WHAT IS BEING ASKED:
Give back exactly the lines running from the line that holds "for name, piece" through the line that holds "for node in", ends included, and no other lines.

· · ·

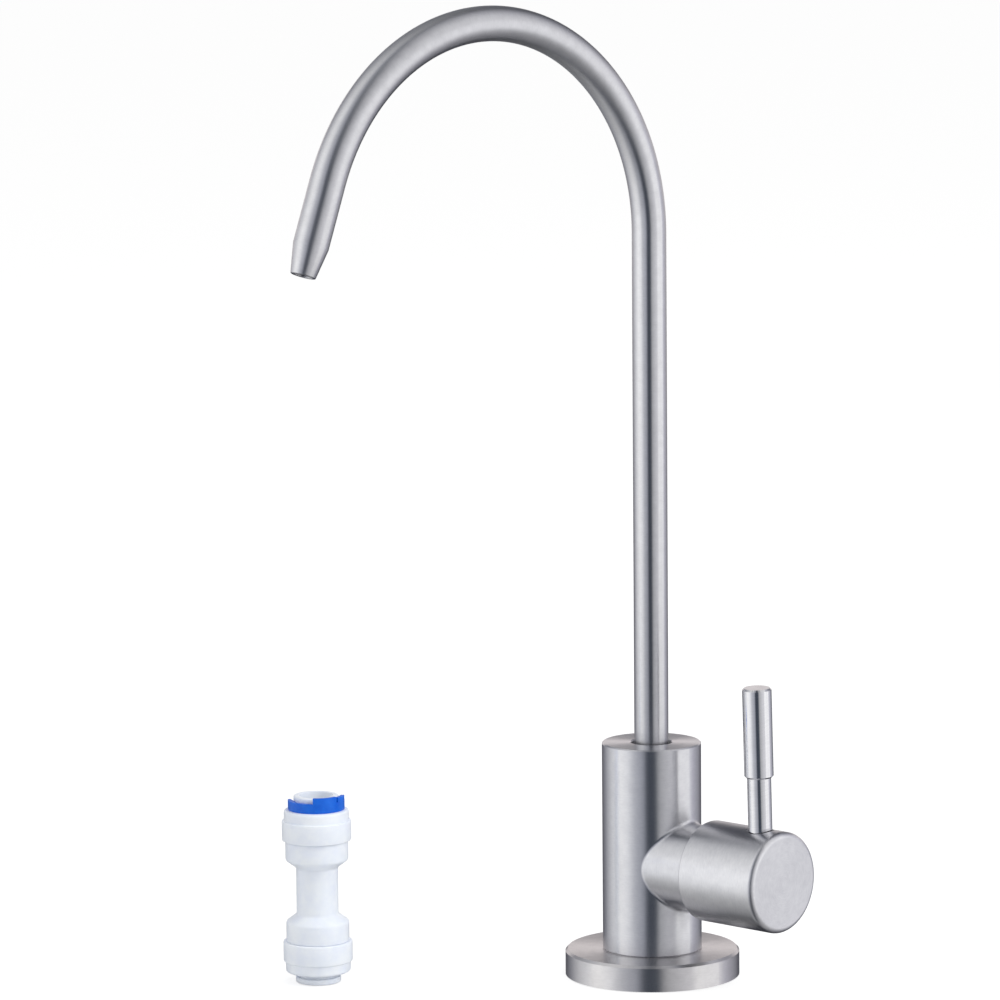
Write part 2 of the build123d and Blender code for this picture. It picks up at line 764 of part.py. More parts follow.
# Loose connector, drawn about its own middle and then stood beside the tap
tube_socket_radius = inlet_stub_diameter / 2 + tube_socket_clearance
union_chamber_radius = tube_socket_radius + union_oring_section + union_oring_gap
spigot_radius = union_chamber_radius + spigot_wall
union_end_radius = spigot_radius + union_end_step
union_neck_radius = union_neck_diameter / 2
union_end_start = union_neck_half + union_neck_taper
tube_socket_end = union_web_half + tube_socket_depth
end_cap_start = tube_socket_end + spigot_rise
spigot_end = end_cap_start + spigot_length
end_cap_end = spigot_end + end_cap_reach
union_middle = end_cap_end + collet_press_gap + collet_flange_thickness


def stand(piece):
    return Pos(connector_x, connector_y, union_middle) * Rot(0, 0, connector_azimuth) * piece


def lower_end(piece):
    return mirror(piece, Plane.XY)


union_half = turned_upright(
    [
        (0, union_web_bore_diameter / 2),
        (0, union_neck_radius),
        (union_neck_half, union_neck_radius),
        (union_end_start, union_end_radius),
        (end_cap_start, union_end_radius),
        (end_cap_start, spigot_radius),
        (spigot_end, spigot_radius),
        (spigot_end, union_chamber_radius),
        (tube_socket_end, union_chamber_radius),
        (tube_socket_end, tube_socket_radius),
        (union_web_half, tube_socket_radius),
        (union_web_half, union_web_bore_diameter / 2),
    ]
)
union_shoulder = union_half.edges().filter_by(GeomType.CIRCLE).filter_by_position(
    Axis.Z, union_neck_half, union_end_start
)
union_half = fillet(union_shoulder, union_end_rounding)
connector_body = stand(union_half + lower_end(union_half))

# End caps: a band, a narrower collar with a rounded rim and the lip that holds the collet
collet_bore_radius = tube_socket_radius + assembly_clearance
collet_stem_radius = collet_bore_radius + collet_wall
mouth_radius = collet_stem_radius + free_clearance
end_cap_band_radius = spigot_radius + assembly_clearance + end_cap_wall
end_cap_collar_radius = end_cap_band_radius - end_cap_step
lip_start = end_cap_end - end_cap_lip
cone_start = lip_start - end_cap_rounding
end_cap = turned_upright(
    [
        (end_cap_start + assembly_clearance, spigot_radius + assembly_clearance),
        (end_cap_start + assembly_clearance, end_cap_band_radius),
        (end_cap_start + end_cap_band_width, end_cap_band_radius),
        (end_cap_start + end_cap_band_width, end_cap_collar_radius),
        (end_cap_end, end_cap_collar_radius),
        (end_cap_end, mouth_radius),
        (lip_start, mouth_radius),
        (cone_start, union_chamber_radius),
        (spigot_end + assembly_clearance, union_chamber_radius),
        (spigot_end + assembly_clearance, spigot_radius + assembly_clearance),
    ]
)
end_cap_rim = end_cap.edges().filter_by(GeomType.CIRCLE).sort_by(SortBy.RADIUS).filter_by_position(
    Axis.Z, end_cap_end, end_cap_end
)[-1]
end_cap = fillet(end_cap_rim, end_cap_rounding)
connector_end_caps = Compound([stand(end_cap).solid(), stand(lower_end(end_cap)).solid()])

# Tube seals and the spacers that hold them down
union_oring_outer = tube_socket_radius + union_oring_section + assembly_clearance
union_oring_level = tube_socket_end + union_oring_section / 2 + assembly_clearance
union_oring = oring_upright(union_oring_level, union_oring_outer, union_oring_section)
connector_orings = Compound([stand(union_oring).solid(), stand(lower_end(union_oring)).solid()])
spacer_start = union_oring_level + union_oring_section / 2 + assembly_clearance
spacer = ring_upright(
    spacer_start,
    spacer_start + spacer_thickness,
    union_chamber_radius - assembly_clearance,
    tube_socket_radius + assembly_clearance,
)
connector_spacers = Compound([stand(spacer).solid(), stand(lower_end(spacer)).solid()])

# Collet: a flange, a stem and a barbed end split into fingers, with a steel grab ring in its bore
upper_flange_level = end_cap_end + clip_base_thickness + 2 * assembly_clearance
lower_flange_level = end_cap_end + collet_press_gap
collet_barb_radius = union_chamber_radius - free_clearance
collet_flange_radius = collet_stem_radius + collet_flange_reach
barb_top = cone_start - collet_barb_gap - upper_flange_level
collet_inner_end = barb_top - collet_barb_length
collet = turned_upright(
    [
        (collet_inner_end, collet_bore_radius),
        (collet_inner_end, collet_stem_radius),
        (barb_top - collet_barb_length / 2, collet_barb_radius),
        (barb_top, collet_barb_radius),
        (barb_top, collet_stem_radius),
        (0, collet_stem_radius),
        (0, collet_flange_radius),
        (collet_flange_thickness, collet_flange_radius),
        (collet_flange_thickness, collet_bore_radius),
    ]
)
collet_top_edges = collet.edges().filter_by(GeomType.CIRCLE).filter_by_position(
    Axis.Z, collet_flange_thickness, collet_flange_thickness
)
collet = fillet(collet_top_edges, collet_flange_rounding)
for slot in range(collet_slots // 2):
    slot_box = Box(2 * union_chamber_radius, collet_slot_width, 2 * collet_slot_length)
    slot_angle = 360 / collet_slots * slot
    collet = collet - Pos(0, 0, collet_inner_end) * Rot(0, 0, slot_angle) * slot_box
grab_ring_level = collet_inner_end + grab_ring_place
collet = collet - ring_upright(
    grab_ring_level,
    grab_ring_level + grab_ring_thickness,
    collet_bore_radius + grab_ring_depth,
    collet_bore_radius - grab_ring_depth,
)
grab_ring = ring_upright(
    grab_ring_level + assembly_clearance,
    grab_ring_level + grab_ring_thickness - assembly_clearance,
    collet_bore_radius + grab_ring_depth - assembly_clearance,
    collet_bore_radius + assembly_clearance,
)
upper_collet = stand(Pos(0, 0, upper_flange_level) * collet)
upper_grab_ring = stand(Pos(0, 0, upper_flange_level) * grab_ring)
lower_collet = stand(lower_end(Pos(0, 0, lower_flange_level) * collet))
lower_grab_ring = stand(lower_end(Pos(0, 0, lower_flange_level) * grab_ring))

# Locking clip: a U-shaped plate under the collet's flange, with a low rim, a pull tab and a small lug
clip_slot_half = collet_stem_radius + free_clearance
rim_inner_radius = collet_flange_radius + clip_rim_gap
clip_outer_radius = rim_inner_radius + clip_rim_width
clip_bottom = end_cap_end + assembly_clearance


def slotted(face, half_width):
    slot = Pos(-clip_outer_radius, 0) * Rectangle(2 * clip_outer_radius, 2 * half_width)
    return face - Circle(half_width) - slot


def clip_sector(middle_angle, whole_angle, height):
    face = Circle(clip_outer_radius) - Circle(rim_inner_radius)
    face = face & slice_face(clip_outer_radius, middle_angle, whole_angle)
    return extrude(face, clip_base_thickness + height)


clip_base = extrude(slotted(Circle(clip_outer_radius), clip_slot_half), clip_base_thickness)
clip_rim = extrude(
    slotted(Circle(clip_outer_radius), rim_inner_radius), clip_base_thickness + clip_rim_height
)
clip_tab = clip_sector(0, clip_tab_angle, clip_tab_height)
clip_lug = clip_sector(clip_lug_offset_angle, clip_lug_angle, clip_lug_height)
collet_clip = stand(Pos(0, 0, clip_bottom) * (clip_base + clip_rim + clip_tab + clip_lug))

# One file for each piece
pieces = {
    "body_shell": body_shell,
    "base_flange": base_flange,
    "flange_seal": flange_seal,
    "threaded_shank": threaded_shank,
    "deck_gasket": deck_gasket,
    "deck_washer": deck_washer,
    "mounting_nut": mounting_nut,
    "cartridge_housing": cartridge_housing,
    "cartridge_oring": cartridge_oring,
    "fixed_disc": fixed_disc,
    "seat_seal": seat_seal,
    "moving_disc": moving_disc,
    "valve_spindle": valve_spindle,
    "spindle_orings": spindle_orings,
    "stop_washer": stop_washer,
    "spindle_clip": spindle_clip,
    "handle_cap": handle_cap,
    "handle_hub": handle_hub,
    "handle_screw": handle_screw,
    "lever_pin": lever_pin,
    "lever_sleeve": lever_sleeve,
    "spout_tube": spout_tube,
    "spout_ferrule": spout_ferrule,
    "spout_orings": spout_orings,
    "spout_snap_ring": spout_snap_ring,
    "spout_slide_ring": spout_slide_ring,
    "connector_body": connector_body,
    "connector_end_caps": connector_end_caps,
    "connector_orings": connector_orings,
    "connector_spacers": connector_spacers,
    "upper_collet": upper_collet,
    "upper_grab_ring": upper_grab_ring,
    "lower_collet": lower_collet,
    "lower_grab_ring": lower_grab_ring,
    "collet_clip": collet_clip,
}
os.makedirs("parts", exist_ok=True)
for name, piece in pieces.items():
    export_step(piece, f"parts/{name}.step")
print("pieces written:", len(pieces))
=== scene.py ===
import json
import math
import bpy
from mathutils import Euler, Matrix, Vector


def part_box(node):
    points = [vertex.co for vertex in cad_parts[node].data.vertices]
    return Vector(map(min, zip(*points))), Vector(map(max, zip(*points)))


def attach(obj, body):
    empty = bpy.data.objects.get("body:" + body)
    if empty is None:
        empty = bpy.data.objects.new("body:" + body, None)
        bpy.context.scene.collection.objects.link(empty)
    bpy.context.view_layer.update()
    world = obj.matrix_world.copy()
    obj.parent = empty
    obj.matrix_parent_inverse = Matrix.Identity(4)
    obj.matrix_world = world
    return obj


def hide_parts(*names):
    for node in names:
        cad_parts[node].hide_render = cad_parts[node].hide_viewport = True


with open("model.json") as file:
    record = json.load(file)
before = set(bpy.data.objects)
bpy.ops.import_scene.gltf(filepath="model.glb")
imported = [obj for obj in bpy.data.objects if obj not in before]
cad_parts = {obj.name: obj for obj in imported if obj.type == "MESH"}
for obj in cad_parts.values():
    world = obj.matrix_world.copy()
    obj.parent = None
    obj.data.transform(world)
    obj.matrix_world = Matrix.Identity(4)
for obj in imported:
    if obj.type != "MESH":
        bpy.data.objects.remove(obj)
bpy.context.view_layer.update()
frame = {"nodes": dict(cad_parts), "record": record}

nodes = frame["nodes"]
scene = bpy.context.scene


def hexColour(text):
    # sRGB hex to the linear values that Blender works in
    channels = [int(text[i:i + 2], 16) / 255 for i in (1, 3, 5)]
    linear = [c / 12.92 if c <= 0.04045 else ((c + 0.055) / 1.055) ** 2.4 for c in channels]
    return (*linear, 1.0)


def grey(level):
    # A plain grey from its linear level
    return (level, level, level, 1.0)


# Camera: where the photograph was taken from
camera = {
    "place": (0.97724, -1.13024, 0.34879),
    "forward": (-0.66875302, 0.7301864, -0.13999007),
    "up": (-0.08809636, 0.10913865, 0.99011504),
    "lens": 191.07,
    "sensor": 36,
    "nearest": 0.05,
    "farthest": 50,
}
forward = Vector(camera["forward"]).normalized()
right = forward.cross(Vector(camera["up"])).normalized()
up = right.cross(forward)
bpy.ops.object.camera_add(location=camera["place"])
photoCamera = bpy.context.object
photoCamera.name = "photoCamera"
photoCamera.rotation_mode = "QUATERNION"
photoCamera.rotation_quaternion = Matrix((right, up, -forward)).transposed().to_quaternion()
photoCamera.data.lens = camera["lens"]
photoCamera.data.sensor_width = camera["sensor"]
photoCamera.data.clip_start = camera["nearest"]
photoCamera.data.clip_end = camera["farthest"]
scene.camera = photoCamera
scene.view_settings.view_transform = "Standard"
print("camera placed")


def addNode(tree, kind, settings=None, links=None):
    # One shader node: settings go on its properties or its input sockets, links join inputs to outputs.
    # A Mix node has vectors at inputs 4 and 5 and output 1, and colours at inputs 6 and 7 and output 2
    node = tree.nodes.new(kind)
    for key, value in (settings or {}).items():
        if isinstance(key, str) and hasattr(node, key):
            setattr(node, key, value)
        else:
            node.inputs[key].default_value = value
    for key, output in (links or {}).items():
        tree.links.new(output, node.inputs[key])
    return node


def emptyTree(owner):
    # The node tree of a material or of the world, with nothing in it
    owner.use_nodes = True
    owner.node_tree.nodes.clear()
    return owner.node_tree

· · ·

COMPLETED EXERCISE:
for name, piece in pieces.items():
    export_step(piece, f"parts/{name}.step")
print("pieces written:", len(pieces))
=== scene.py ===
import json
import math
import bpy
from mathutils import Euler, Matrix, Vector


def part_box(node):
    points = [vertex.co for vertex in cad_parts[node].data.vertices]
    return Vector(map(min, zip(*points))), Vector(map(max, zip(*points)))


def attach(obj, body):
    empty = bpy.data.objects.get("body:" + body)
    if empty is None:
        empty = bpy.data.objects.new("body:" + body, None)
        bpy.context.scene.collection.objects.link(empty)
    bpy.context.view_layer.update()
    world = obj.matrix_world.copy()
    obj.parent = empty
    obj.matrix_parent_inverse = Matrix.Identity(4)
    obj.matrix_world = world
    return obj


def hide_parts(*names):
    for node in names:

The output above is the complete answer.